§ **WRITTEN TASK**
Write out exactly the lines between the line containing "near_y = FIGURE_MIDDLE_Y - LEG_TRACK / 2" and the line containing "if empty is", including both of those lines, and nothing more.

§ **MATERIAL SHOWN**
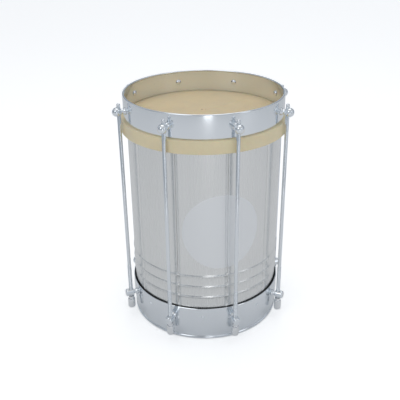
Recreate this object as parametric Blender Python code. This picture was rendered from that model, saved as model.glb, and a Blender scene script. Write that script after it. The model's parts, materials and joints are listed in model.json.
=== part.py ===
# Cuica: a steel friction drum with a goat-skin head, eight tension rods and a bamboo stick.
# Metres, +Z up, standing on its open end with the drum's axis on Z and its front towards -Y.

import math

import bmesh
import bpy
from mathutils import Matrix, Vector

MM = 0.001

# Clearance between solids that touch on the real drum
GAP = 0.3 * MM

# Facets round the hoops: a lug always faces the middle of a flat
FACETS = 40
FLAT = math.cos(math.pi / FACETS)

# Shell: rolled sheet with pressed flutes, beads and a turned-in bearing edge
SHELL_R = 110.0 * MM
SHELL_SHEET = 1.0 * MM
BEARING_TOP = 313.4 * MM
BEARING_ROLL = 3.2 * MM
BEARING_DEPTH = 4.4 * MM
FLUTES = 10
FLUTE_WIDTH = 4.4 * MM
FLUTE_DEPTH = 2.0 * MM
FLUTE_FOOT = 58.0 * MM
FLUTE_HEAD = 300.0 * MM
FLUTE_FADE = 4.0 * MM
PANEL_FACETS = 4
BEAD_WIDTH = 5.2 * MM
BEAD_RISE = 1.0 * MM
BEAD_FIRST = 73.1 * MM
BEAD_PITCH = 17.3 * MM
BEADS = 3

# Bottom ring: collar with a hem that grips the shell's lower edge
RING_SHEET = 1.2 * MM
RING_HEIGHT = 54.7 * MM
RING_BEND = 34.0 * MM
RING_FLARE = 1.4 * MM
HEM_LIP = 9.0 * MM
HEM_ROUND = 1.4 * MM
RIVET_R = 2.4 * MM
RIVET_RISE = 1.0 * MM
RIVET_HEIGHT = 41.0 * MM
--
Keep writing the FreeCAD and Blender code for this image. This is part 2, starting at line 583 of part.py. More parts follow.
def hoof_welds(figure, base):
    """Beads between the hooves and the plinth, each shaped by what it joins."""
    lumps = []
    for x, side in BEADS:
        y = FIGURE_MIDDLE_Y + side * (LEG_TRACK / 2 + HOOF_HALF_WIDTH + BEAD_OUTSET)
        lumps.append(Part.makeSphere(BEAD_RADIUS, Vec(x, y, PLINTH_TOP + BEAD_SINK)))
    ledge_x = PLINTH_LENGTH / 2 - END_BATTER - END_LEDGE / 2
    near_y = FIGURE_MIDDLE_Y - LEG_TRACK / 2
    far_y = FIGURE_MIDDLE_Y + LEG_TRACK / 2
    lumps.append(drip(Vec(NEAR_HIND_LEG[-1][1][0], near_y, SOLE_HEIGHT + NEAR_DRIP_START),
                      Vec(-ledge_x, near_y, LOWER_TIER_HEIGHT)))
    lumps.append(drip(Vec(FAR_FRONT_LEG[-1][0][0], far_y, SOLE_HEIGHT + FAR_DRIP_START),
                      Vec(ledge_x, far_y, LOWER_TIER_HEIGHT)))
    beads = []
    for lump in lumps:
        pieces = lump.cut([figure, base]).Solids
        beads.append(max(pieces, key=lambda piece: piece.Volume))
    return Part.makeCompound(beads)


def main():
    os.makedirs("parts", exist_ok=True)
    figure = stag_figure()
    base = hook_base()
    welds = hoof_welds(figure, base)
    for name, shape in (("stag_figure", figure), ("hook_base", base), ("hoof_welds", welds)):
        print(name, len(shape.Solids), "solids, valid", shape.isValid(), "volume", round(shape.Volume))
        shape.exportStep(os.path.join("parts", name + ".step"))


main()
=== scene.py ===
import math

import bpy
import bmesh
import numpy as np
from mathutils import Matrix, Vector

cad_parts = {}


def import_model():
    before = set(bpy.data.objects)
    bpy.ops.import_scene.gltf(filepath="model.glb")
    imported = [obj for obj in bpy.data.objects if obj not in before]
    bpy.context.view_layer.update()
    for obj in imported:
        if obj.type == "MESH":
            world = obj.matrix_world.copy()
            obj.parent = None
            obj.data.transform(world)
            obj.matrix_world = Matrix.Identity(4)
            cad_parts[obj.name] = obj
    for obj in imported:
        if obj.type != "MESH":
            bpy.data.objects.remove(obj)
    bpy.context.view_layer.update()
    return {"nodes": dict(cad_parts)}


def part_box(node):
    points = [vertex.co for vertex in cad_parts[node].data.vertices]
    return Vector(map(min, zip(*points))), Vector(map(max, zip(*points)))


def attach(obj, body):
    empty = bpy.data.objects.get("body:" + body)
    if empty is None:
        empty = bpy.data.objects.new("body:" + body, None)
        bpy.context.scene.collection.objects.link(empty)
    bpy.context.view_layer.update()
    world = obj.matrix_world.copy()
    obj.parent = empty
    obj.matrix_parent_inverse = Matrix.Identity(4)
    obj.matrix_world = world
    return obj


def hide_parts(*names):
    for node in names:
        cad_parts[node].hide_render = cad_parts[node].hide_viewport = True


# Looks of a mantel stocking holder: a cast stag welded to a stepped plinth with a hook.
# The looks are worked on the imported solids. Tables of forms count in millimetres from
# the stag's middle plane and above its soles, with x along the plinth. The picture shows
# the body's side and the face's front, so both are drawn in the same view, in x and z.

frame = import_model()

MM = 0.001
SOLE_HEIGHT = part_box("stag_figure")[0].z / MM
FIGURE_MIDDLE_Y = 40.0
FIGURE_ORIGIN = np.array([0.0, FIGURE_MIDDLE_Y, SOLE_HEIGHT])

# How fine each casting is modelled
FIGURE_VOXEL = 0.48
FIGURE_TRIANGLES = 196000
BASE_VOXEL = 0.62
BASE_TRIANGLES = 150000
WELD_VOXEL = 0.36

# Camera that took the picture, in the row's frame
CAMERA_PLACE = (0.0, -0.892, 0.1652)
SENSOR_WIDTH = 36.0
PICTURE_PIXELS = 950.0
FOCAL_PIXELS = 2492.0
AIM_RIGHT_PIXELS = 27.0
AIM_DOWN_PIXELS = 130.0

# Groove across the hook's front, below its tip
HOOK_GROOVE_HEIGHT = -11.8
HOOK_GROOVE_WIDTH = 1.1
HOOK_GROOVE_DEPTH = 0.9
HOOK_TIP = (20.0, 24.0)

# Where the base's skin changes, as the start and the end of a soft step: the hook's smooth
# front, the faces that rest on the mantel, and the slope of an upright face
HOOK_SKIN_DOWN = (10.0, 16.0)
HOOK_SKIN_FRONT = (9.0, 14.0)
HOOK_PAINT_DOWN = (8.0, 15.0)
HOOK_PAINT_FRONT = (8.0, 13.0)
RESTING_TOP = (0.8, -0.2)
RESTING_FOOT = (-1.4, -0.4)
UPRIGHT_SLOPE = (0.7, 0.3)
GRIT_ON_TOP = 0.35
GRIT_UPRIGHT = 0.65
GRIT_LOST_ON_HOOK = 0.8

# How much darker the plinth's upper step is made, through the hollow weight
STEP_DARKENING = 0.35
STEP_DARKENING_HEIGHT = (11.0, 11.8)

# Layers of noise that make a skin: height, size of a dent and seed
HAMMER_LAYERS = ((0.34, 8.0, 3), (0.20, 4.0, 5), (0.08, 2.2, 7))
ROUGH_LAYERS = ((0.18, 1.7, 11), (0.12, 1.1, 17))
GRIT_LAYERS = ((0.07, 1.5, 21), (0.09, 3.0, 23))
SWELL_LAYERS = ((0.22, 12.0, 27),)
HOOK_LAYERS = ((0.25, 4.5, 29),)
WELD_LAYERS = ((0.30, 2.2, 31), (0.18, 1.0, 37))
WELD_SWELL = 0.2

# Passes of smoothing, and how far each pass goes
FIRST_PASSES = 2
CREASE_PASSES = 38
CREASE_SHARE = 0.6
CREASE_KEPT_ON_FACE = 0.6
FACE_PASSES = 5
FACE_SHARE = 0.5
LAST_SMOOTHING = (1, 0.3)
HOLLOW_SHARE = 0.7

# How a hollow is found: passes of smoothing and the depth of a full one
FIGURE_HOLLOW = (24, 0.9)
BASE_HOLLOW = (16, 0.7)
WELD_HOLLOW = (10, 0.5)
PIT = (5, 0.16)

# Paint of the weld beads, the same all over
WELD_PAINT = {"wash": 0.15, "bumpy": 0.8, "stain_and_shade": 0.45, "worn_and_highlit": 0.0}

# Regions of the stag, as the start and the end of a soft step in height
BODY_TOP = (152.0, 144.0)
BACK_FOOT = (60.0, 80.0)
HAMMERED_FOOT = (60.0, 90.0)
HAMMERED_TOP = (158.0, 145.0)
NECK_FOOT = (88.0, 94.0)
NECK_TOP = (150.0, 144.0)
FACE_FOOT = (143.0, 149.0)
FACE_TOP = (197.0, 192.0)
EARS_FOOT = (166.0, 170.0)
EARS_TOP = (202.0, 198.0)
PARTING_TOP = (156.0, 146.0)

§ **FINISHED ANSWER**
    near_y = FIGURE_MIDDLE_Y - LEG_TRACK / 2
    far_y = FIGURE_MIDDLE_Y + LEG_TRACK / 2
    lumps.append(drip(Vec(NEAR_HIND_LEG[-1][1][0], near_y, SOLE_HEIGHT + NEAR_DRIP_START),
                      Vec(-ledge_x, near_y, LOWER_TIER_HEIGHT)))
    lumps.append(drip(Vec(FAR_FRONT_LEG[-1][0][0], far_y, SOLE_HEIGHT + FAR_DRIP_START),
                      Vec(ledge_x, far_y, LOWER_TIER_HEIGHT)))
    beads = []
    for lump in lumps:
        pieces = lump.cut([figure, base]).Solids
        beads.append(max(pieces, key=lambda piece: piece.Volume))
    return Part.makeCompound(beads)


def main():
    os.makedirs("parts", exist_ok=True)
    figure = stag_figure()
    base = hook_base()
    welds = hoof_welds(figure, base)
    for name, shape in (("stag_figure", figure), ("hook_base", base), ("hoof_welds", welds)):
        print(name, len(shape.Solids), "solids, valid", shape.isValid(), "volume", round(shape.Volume))
        shape.exportStep(os.path.join("parts", name + ".step"))


main()
=== scene.py ===
import math

import bpy
import bmesh
import numpy as np
from mathutils import Matrix, Vector

cad_parts = {}


def import_model():
    before = set(bpy.data.objects)
    bpy.ops.import_scene.gltf(filepath="model.glb")
    imported = [obj for obj in bpy.data.objects if obj not in before]
    bpy.context.view_layer.update()
    for obj in imported:
        if obj.type == "MESH":
            world = obj.matrix_world.copy()
            obj.parent = None
            obj.data.transform(world)
            obj.matrix_world = Matrix.Identity(4)
            cad_parts[obj.name] = obj
    for obj in imported:
        if obj.type != "MESH":
            bpy.data.objects.remove(obj)
    bpy.context.view_layer.update()
    return {"nodes": dict(cad_parts)}


def part_box(node):
    points = [vertex.co for vertex in cad_parts[node].data.vertices]
    return Vector(map(min, zip(*points))), Vector(map(max, zip(*points)))


def attach(obj, body):
    empty = bpy.data.objects.get("body:" + body)
    if empty is None:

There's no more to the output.